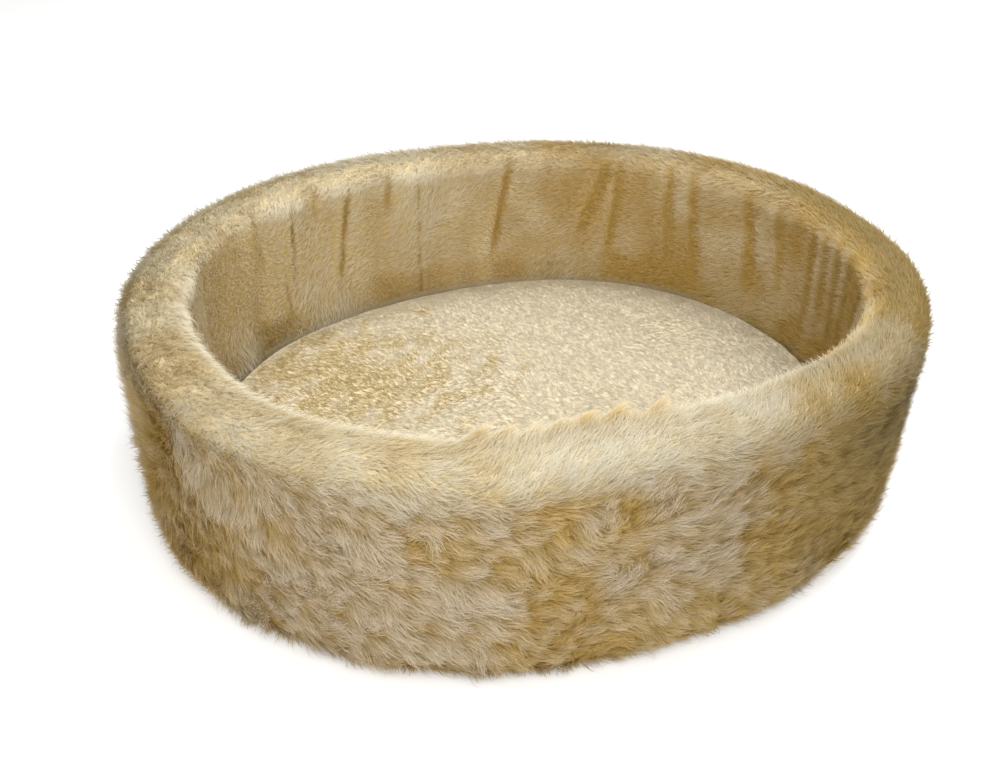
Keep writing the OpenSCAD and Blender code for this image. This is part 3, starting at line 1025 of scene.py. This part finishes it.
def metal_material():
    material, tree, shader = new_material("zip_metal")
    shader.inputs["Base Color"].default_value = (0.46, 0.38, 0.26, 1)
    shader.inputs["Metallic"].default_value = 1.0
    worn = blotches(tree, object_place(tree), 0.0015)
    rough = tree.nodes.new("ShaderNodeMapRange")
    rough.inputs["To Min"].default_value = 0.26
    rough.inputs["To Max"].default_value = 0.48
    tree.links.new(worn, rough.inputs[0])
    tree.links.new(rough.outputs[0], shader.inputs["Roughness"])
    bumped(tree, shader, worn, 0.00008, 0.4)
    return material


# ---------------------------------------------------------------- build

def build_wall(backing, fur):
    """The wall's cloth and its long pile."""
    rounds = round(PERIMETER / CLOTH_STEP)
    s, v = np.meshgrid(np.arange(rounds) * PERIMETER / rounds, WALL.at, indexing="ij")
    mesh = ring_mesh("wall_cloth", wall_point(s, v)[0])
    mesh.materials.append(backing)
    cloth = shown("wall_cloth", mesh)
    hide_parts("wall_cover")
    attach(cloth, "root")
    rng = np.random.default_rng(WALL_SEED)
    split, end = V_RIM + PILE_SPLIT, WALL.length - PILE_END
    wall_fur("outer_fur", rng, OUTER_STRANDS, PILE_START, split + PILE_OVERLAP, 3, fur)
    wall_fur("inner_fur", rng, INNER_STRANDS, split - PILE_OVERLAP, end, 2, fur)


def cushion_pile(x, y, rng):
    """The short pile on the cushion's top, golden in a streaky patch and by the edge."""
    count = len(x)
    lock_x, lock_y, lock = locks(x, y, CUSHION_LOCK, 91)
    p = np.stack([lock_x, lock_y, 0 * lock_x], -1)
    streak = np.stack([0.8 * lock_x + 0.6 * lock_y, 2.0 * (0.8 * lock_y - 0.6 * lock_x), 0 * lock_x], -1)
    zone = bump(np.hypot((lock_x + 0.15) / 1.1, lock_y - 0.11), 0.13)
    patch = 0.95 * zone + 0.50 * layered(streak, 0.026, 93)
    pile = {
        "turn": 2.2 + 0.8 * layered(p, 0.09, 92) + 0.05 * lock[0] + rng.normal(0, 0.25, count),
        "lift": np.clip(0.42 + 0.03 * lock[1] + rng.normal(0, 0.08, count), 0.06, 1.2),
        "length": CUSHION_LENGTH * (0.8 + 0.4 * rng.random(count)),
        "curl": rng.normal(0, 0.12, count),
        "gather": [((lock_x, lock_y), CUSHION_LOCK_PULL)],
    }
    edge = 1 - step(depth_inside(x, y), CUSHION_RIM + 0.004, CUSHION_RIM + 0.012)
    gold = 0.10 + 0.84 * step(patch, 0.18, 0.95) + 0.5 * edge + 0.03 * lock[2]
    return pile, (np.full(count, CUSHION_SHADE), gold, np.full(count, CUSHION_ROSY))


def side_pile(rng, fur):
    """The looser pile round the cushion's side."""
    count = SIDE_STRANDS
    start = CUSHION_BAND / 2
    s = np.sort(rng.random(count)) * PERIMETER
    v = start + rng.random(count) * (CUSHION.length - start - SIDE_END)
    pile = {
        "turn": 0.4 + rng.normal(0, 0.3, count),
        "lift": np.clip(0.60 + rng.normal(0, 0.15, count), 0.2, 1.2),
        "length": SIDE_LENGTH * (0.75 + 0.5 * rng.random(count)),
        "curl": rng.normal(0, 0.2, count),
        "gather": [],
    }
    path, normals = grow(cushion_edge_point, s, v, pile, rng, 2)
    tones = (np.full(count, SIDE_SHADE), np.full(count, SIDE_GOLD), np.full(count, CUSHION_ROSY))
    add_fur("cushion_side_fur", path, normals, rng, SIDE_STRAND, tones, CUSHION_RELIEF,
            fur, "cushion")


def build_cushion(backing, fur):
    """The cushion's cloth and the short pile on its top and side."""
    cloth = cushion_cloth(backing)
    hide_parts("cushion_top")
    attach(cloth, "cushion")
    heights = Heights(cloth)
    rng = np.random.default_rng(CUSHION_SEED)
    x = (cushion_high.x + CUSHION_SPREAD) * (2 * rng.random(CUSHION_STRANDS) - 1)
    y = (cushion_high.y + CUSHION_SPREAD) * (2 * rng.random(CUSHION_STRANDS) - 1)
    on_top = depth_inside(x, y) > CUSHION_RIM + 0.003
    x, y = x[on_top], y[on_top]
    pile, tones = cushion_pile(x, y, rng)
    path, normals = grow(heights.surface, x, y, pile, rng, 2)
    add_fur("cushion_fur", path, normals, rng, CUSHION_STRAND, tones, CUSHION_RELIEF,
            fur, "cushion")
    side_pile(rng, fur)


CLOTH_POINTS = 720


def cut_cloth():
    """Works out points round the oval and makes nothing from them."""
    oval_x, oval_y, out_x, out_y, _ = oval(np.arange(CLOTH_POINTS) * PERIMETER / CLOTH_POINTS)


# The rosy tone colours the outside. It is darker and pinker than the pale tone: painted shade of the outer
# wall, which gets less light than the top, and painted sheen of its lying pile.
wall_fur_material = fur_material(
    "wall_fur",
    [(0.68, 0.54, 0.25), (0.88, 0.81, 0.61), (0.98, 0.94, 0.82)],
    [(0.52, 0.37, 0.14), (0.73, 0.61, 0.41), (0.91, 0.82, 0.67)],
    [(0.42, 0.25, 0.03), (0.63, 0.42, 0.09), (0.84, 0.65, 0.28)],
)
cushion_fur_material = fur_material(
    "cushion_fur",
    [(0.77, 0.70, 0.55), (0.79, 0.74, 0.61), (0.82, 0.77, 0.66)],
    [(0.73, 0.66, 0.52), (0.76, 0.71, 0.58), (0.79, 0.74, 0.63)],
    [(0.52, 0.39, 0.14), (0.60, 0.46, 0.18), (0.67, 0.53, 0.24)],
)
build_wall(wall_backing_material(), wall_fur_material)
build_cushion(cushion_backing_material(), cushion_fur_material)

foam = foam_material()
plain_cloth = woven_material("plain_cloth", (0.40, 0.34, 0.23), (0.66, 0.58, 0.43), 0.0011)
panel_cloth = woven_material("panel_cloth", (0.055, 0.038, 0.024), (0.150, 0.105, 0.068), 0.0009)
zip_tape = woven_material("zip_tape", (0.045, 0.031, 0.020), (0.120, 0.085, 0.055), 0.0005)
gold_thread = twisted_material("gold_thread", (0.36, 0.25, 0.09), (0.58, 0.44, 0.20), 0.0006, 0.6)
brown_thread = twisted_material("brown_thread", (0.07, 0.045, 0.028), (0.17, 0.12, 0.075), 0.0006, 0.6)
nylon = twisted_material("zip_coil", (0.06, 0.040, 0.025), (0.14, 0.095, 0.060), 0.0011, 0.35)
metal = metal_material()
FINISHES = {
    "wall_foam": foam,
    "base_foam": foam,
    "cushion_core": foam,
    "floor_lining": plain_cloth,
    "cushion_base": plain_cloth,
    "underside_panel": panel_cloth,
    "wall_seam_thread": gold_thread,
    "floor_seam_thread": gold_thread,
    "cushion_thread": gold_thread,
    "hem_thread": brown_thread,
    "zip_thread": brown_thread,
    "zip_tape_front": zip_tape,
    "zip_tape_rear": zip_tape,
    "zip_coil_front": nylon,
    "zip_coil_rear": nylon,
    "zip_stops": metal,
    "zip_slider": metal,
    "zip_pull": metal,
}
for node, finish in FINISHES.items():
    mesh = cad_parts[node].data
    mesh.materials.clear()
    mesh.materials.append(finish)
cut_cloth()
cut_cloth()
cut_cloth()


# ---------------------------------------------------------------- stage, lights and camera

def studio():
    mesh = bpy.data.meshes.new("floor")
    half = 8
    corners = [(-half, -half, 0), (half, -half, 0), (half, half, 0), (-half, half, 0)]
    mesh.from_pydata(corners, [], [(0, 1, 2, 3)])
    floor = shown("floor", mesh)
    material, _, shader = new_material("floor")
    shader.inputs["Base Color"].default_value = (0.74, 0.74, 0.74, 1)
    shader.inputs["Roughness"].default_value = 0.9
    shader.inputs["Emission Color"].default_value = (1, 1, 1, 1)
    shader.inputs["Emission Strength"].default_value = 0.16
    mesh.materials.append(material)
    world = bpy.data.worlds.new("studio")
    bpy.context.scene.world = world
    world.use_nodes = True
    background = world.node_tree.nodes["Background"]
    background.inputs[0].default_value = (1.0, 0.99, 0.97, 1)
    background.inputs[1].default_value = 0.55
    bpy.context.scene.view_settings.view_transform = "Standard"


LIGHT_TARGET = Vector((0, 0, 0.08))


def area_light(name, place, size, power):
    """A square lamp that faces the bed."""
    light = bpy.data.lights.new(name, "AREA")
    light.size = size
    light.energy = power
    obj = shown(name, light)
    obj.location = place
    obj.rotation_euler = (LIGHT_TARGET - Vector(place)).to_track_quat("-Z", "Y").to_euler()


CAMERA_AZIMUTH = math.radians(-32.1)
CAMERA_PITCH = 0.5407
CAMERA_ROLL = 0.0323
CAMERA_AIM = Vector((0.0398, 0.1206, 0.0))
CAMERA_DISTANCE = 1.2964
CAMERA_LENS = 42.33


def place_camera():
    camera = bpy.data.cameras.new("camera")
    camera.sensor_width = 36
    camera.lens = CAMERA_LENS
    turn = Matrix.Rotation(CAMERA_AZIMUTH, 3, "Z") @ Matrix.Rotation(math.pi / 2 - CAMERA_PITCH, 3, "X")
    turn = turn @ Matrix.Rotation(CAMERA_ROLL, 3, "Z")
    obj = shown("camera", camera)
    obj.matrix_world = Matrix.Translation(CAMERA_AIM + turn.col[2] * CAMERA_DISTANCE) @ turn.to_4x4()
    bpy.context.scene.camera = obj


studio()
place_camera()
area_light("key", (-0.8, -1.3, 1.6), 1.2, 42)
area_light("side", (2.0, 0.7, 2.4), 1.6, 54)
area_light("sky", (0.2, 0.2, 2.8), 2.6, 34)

▶ [GIVEN REQUEST]: Set down verbatim only the lines between the start of the data above and the line with "end, 2, fur)", both boundaries included.

▶ [THE SOLUTION]:
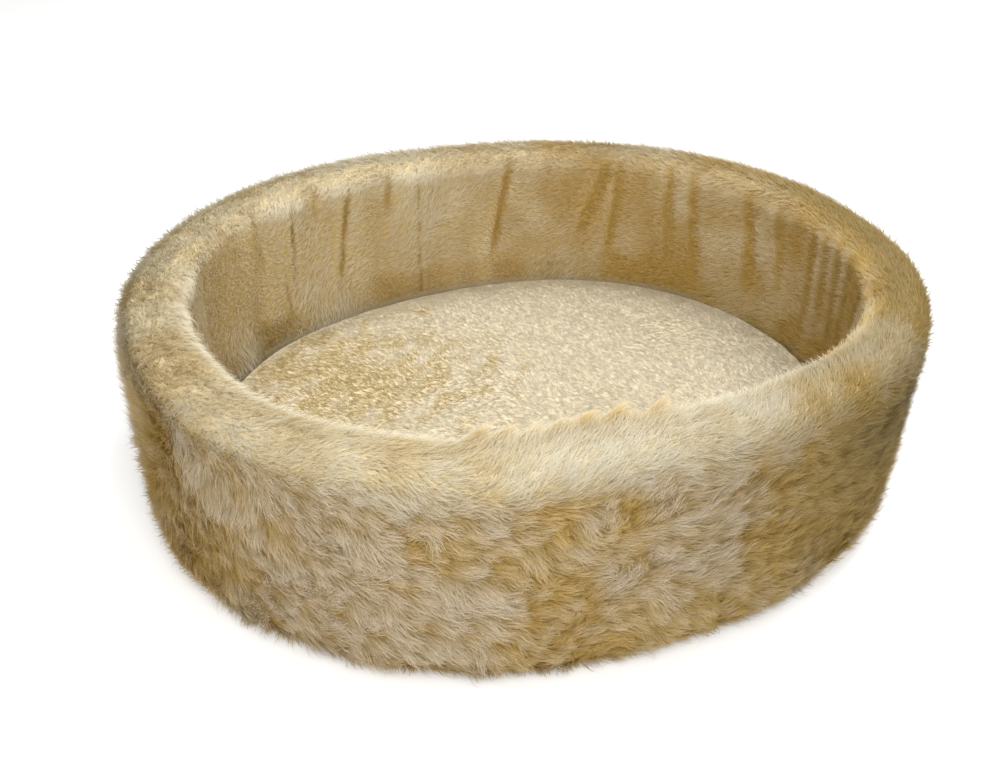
Keep writing the OpenSCAD and Blender code for this image. This is part 3, starting at line 1025 of scene.py. This part finishes it.
def metal_material():
    material, tree, shader = new_material("zip_metal")
    shader.inputs["Base Color"].default_value = (0.46, 0.38, 0.26, 1)
    shader.inputs["Metallic"].default_value = 1.0
    worn = blotches(tree, object_place(tree), 0.0015)
    rough = tree.nodes.new("ShaderNodeMapRange")
    rough.inputs["To Min"].default_value = 0.26
    rough.inputs["To Max"].default_value = 0.48
    tree.links.new(worn, rough.inputs[0])
    tree.links.new(rough.outputs[0], shader.inputs["Roughness"])
    bumped(tree, shader, worn, 0.00008, 0.4)
    return material


# ---------------------------------------------------------------- build

def build_wall(backing, fur):
    """The wall's cloth and its long pile."""
    rounds = round(PERIMETER / CLOTH_STEP)
    s, v = np.meshgrid(np.arange(rounds) * PERIMETER / rounds, WALL.at, indexing="ij")
    mesh = ring_mesh("wall_cloth", wall_point(s, v)[0])
    mesh.materials.append(backing)
    cloth = shown("wall_cloth", mesh)
    hide_parts("wall_cover")
    attach(cloth, "root")
    rng = np.random.default_rng(WALL_SEED)
    split, end = V_RIM + PILE_SPLIT, WALL.length - PILE_END
    wall_fur("outer_fur", rng, OUTER_STRANDS, PILE_START, split + PILE_OVERLAP, 3, fur)
    wall_fur("inner_fur", rng, INNER_STRANDS, split - PILE_OVERLAP, end, 2, fur)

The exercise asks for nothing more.